▶ **DIRECTIONS FOR THIS TASK**
Up to and including the line that contains "shoulder_ramp = 0.45", repeat each line of the data exactly, starting from the first.

>> start COLLECTED DATA

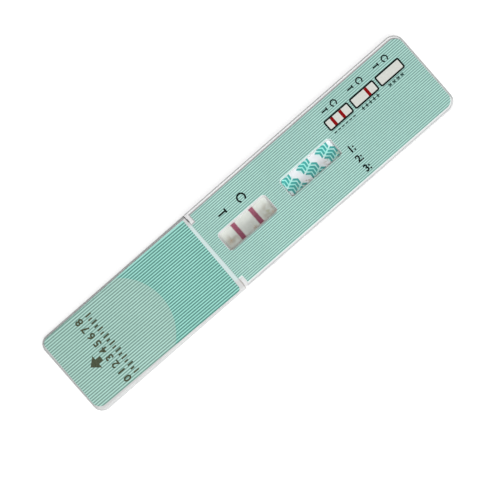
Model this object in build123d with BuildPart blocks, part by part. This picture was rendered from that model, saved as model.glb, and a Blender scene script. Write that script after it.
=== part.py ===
from build123d import *
import math
import os

os.makedirs("parts", exist_ok=True)

# A capped dip card lying on its back, printed face up, in millimetres.
# +X runs from the cap to the far end, +Y across the card, +Z out of the printed face.
# The origin is the centre of the face that it rests on.

# Overall size
card_length = 118.0
card_width = 24.0
card_thickness = 4.4
half_length = card_length / 2
half_width = card_width / 2
parting_z = card_thickness / 2

# Where the cap meets the card
seam_x = -10.87
seam_gap = 0.12
corner_gap = 0.25
setback_y = 9.95
body_front = seam_x + seam_gap

# Moulded walls of the two housings
face_wall = 1.0
side_wall = 1.1
far_corner_radius = 3.0
front_edge_round = 0.4
back_edge_round = 0.5
inner_corner_radius = far_corner_radius - side_wall
roof_z = card_thickness - face_wall
cavity_front = body_front + side_wall
cavity_end = half_length - side_wall
cavity_half_width = half_width - side_wall

# Locating lip of the back housing, inside the front housing's wall
lip_height = 0.35
lip_thickness = 0.4
lip_play = 0.05

# Label recess in the printed face, with shoulders at the two seam corners
recess_depth = 0.12
recess_slope = 0.3
recess_z = card_thickness - recess_depth
recess_angle = math.degrees(math.atan(recess_slope / recess_depth))
recess_half_width = 11.35
recess_end = 58.5
recess_corner_radius = 2.5
shoulder_x = -9.75
shoulder_y = 9.0
shoulder_ramp = 0.45

# Test strip: its layers lie on the backing card from the dipping end to the wick
strip_width = 5.0
strip_start = -50.0
strip_length = 80.0
strip_end = strip_start + strip_length
strip_z = 1.55
card_stock = 0.3
card_top = strip_z + card_stock
membrane_start = -12.0
membrane_end = 13.0
membrane_thickness = 0.15
membrane_top = card_top + membrane_thickness
conjugate_start = -20.0
conjugate_end = -10.5
conjugate_thickness = 0.4
conjugate_top = card_top + conjugate_thickness
sample_end = -18.0
sample_thickness = 0.75
sample_top = card_top + sample_thickness
wick_start = 11.0
wick_thickness = 0.8
wick_top = card_top + wick_thickness
lap_ramp = 0.3
tape_thickness = 0.08
name_tape_top = wick_top + tape_thickness
dip_tape_start = -36.0
dip_tape_end = sample_end - 0.4

# Test and control lines, by centre and width along the strip
test_line_x = -3.06
test_line_width = 1.6
control_line_x = 2.8
control_line_width = 1.55
reaction_line_length = 4.96

# Windows, by centre and by opening next to the strip: their walls open outwards at one draft
window_y = 0.15
window_floor_width = 4.7
window_floor_radius = 0.55
window_draft = 0.206
skirt_wall = 0.85
skirt_play = 0.1
result_window_x = 0.0
result_floor_length = 14.6
result_skirt_z = membrane_top + skirt_play
tape_window_x = 20.81
tape_floor_length = 15.9
tape_skirt_z = name_tape_top + skirt_play

# Cradle that holds the strip in the back housing
cradle_half_width = strip_width / 2 + 0.05
rail_thickness = 0.8
rail_half_width = cradle_half_width + rail_thickness
rail_top = membrane_top + 0.05
cradle_end = strip_end + 0.1
stop_top = rail_top + 0.35
bed_rib_width = 0.8
bed_rib_pitch = 6.0
bed_rib_count = 7
press_bar_width = 0.7
press_bar_spots = (-8.95, 10.2)

# Pins of the front housing and their sockets in the back housing
pin_centre_x = 24.0
pin_pitch_x = 28.5
pin_pitch_y = 16.4
pin_rows = 3
pin_radius = 0.75
pin_play = 0.02
pin_tip_chamfer = 0.25
socket_wall = 0.75
socket_floor_z = 0.7
pin_tip_z = socket_floor_z + 0.3

# Cross ribs that stiffen both shells beside the strip
stiff_rib_width = 0.7
stiff_rib_height = 0.6
stiff_rib_pitch = 9.5
stiff_rib_count = 6
stiff_rib_low_y = 4.6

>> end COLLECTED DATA

▶ **RESULT OF THIS EXERCISE**
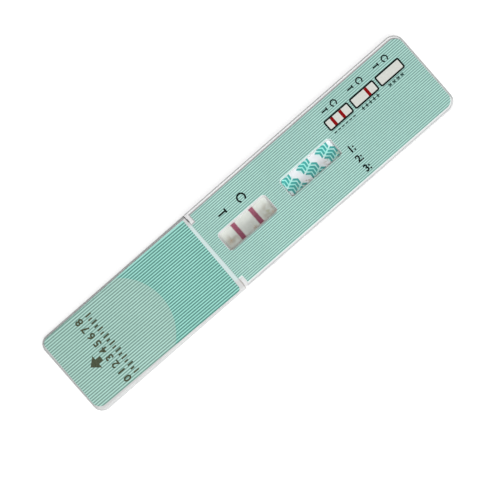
Model this object in build123d with BuildPart blocks, part by part. This picture was rendered from that model, saved as model.glb, and a Blender scene script. Write that script after it.
=== part.py ===
from build123d import *
import math
import os

os.makedirs("parts", exist_ok=True)

# A capped dip card lying on its back, printed face up, in millimetres.
# +X runs from the cap to the far end, +Y across the card, +Z out of the printed face.
# The origin is the centre of the face that it rests on.

# Overall size
card_length = 118.0
card_width = 24.0
card_thickness = 4.4
half_length = card_length / 2
half_width = card_width / 2
parting_z = card_thickness / 2

# Where the cap meets the card
seam_x = -10.87
seam_gap = 0.12
corner_gap = 0.25
setback_y = 9.95
body_front = seam_x + seam_gap

# Moulded walls of the two housings
face_wall = 1.0
side_wall = 1.1
far_corner_radius = 3.0
front_edge_round = 0.4
back_edge_round = 0.5
inner_corner_radius = far_corner_radius - side_wall
roof_z = card_thickness - face_wall
cavity_front = body_front + side_wall
cavity_end = half_length - side_wall
cavity_half_width = half_width - side_wall

# Locating lip of the back housing, inside the front housing's wall
lip_height = 0.35
lip_thickness = 0.4
lip_play = 0.05

# Label recess in the printed face, with shoulders at the two seam corners
recess_depth = 0.12
recess_slope = 0.3
recess_z = card_thickness - recess_depth
recess_angle = math.degrees(math.atan(recess_slope / recess_depth))
recess_half_width = 11.35
recess_end = 58.5
recess_corner_radius = 2.5
shoulder_x = -9.75
shoulder_y = 9.0
shoulder_ramp = 0.45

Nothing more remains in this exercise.